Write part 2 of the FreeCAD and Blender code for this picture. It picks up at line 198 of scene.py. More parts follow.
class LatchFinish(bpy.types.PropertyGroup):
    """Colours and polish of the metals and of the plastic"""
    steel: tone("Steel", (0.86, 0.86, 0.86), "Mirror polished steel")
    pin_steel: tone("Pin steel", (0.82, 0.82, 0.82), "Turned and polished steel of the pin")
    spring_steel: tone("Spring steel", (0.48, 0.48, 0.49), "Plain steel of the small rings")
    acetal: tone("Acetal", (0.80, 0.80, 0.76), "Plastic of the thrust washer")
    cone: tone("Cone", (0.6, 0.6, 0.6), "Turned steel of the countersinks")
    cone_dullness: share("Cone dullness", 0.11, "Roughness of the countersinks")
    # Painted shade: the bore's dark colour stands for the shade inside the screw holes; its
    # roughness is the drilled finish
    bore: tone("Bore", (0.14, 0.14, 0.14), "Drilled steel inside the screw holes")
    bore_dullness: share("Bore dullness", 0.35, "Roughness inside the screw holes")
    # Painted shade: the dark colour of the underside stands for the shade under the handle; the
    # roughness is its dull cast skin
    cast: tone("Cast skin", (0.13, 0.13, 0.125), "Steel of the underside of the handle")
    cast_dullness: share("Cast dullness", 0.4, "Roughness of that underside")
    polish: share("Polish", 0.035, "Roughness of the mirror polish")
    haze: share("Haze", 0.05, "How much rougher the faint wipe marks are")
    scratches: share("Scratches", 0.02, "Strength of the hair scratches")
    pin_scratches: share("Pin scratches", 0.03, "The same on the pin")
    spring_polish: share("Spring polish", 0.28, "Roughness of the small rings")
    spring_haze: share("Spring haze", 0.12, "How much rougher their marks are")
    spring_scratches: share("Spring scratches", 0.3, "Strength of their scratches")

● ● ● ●

▸ **GIVEN PROBLEM**: Print the listing above in its entirety, with every line exact.

▸ **RESULT OF THE TASK**:
Write part 2 of the FreeCAD and Blender code for this picture. It picks up at line 198 of scene.py. More parts follow.
class LatchFinish(bpy.types.PropertyGroup):
    """Colours and polish of the metals and of the plastic"""
    steel: tone("Steel", (0.86, 0.86, 0.86), "Mirror polished steel")
    pin_steel: tone("Pin steel", (0.82, 0.82, 0.82), "Turned and polished steel of the pin")
    spring_steel: tone("Spring steel", (0.48, 0.48, 0.49), "Plain steel of the small rings")
    acetal: tone("Acetal", (0.80, 0.80, 0.76), "Plastic of the thrust washer")
    cone: tone("Cone", (0.6, 0.6, 0.6), "Turned steel of the countersinks")
    cone_dullness: share("Cone dullness", 0.11, "Roughness of the countersinks")
    # Painted shade: the bore's dark colour stands for the shade inside the screw holes; its
    # roughness is the drilled finish
    bore: tone("Bore", (0.14, 0.14, 0.14), "Drilled steel inside the screw holes")
    bore_dullness: share("Bore dullness", 0.35, "Roughness inside the screw holes")
    # Painted shade: the dark colour of the underside stands for the shade under the handle; the
    # roughness is its dull cast skin
    cast: tone("Cast skin", (0.13, 0.13, 0.125), "Steel of the underside of the handle")
    cast_dullness: share("Cast dullness", 0.4, "Roughness of that underside")
    polish: share("Polish", 0.035, "Roughness of the mirror polish")
    haze: share("Haze", 0.05, "How much rougher the faint wipe marks are")
    scratches: share("Scratches", 0.02, "Strength of the hair scratches")
    pin_scratches: share("Pin scratches", 0.03, "The same on the pin")
    spring_polish: share("Spring polish", 0.28, "Roughness of the small rings")
    spring_haze: share("Spring haze", 0.12, "How much rougher their marks are")
    spring_scratches: share("Spring scratches", 0.3, "Strength of their scratches")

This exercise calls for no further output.